Military officials soon confronted Cybersyn's leaders, seeking to
understand their political motivations. Mr. Benadof said he was
interrogated at least three times. Mr. Espejo, after being questioned,
was warned to leave the country; two months after the coup he fled to
England.

The military never could grasp Cybersyn, and finally dismantled the
operations room. Several other Cybersyn team members went into exile.
Mr. Flores, who was both economy and finance minister in the Allende
government, spent three years in military concentration camps. After
his release, he moved with his family to California to study at
Stanford University and the University of California, Berkeley, where
he earned a Ph.D. in philosophy.

He later was one of the inventors of the Coordinator, a program that
tracked spoken commitments between workers within a company, one of
the first forays into "work flow" software.
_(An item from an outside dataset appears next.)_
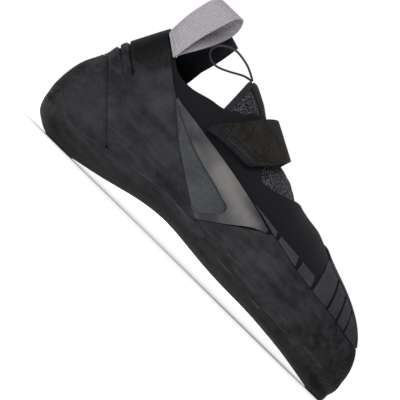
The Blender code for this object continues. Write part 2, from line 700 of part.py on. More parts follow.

He became a millionaire
and returned to Chile, where today he is a senator representing the
Tarapacá Region.

Mr. Beer, who died in 2002, helped some team members secure college
teaching positions in England. That included Mr. Espejo, who dedicated
himself to advancing cybernetics.

"The Chilean project completely transformed Stafford's life, and he
obviously had a huge impact on all of us," Mr. Espejo said. "Clearly,
his work was not recognized during his lifetime. But what he has
written will remain for a long time."